Tavily Crawl
Security checks across static analysis, malware telemetry, and agentic risk
Overview
The crawler mostly matches its stated purpose, but first-run login can automatically run an unpinned npm helper and the skill uses local Tavily credentials, so it should be reviewed before use.
Install only if you are comfortable with the first-run OAuth flow running `npx -y mcp-remote` or after the maintainer pins and documents that helper. Use a dedicated or scoped Tavily credential when possible, and constrain crawls with depth, limits, domain/path filters, and `allow_external: false` for narrow tasks.
Static analysis
No static analysis findings were reported for this release.
VirusTotal
VirusTotal findings are pending for this skill version.
Risk analysis
Artifact-based informational review of SKILL.md, metadata, install specs, static scan signals, and capability signals.
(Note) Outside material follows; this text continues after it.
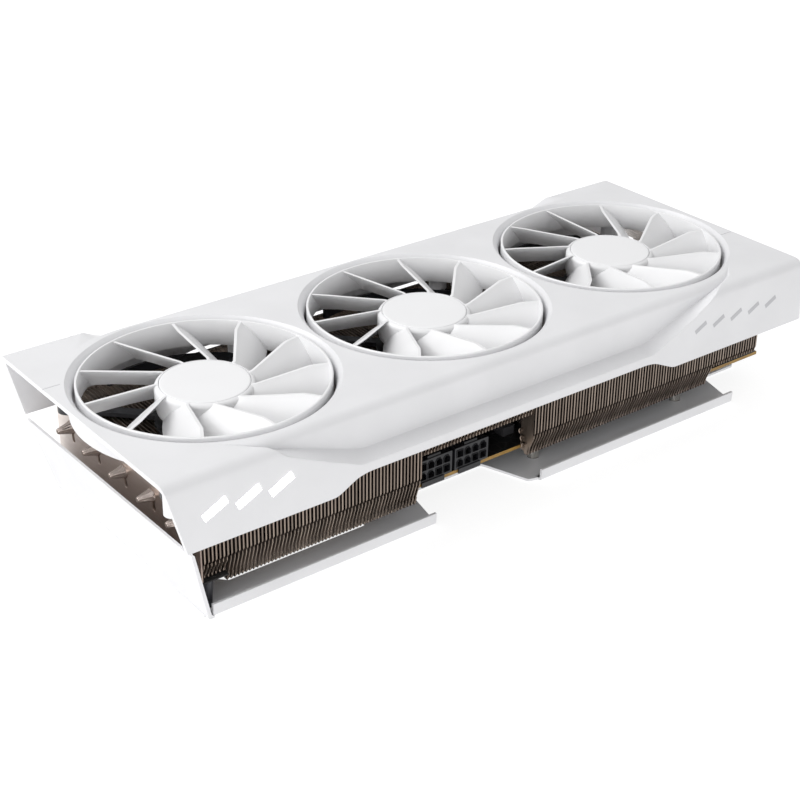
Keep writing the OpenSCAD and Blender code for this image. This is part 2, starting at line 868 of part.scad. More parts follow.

ClawScan does not execute the skill or run runtime probes.
First-time authentication may run code obtained from npm as the local user, which could be risky if the package or resolution path is compromised.
On missing credentials, the script launches an unpinned npm package via npx with automatic yes mode. This runtime helper and dependency are not declared in the install metadata, creating a supply-chain review gap.
npx -y mcp-remote https://mcp.tavily.com/mcp </dev/null >/dev/null 2>&1 &
Pin the helper package/version, declare the Node/npx dependency, and require an explicit user approval step before running downloaded helper code; ideally vendor or document the reviewed helper.
The skill can use an existing Tavily session or API key to act against the Tavily MCP service on the user's behalf.
The script searches the local MCP auth cache for access tokens. It validates Tavily issuer and expiry before use, so this is purpose-aligned, but it is still local account credential access.
MCP_AUTH_DIR="$HOME/.mcp-auth" ... token=$(jq -r '.access_token // empty' "$token_file" 2>/dev/null)
Use only with a Tavily account you trust for this purpose, avoid sharing the token cache, and prefer explicitly setting a scoped API key if available.
If crawled pages are later given to an agent as context, malicious or misleading page text could influence the agent's reasoning.
The skill is intended to retrieve website content for LLM context. Web pages are untrusted and may contain prompt-injection text, even though this retrieval is central to the skill's purpose.
For agentic use (feeding results into context): Always use `instructions` + `chunks_per_source`.
Treat crawled content as untrusted source material, keep citations, and do not let instructions inside retrieved pages override the user's task or security rules.
A crawl may fetch more sites or pages than expected if the user does not set domain/path filters and limits.
The documented default can include links beyond the starting domain. This is disclosed and related to crawling, but it can broaden collection beyond what a user intended.
| `allow_external` | boolean | true | Include external domain links |
Start with low `max_depth` and `limit`, set `allow_external: false` when appropriate, and use `select_paths` or domain filters for focused crawls.